Мир в канун пришествия Антихриста настолько поумнел, что эти люди решили, будто каждый император, король, принц или герцог (имеющий какое-либо собственное владение на земле) даже в церковных вопросах выше, чем законный преемник святого Петра. В этом, говорю я, состоит английское богословие. И этим наша страна превращает себя в особую секту, несогласную даже со своими собственными братьями кальвинистами[286].
Единственное средство против этих богохульств Сандерс видел во вторжении в Англию Филиппа Испанского и восстановлении силой католической правды.
Ситуация, таким образом, разворачивается в прямо противоположную сторону, и чистая имперская дева становится развратной светской властью, civitas diaboli, Антихристом, борющимся с civitas Dei.

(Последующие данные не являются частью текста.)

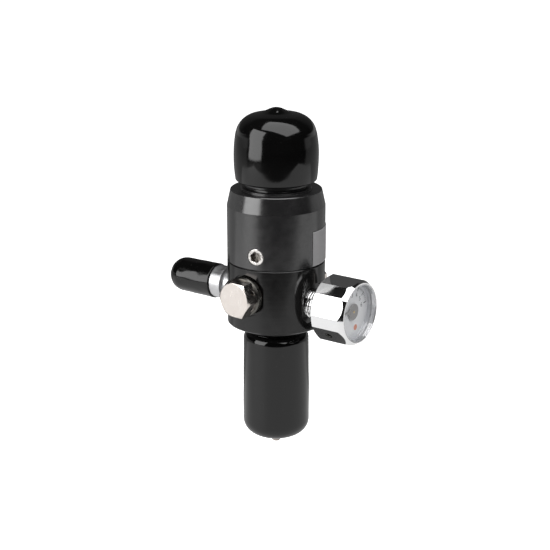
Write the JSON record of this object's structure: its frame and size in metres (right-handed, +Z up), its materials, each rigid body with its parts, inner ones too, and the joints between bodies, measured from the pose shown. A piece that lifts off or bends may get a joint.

Осознание того, что где-то скрыто циркулировала обратная сторона видимой нам картины, придаёт елизаветинскому культу новые, необычные грани.
Елизаветинские отношения с Францией были более сложными, чем с двумя чётко противоположными полюсами протестантских Нидерландов и католической Испании.
Французская монархия, в силу своего лидирующего положения в христианском мире и связи с Каролингской империей, сохраняла сравнительно независимую позицию в отношениях с Римом на протяжении всех Средних веков[287]. Средневековые французские короли были более удачливы в этом отношении, чем английские, и средневековые про-имперские авторы отзывались о французской монархии с большим уважением, как о бастионе имперской идеи. В XVI в. эту традицию до определённой степени поддерживал галликанский католицизм.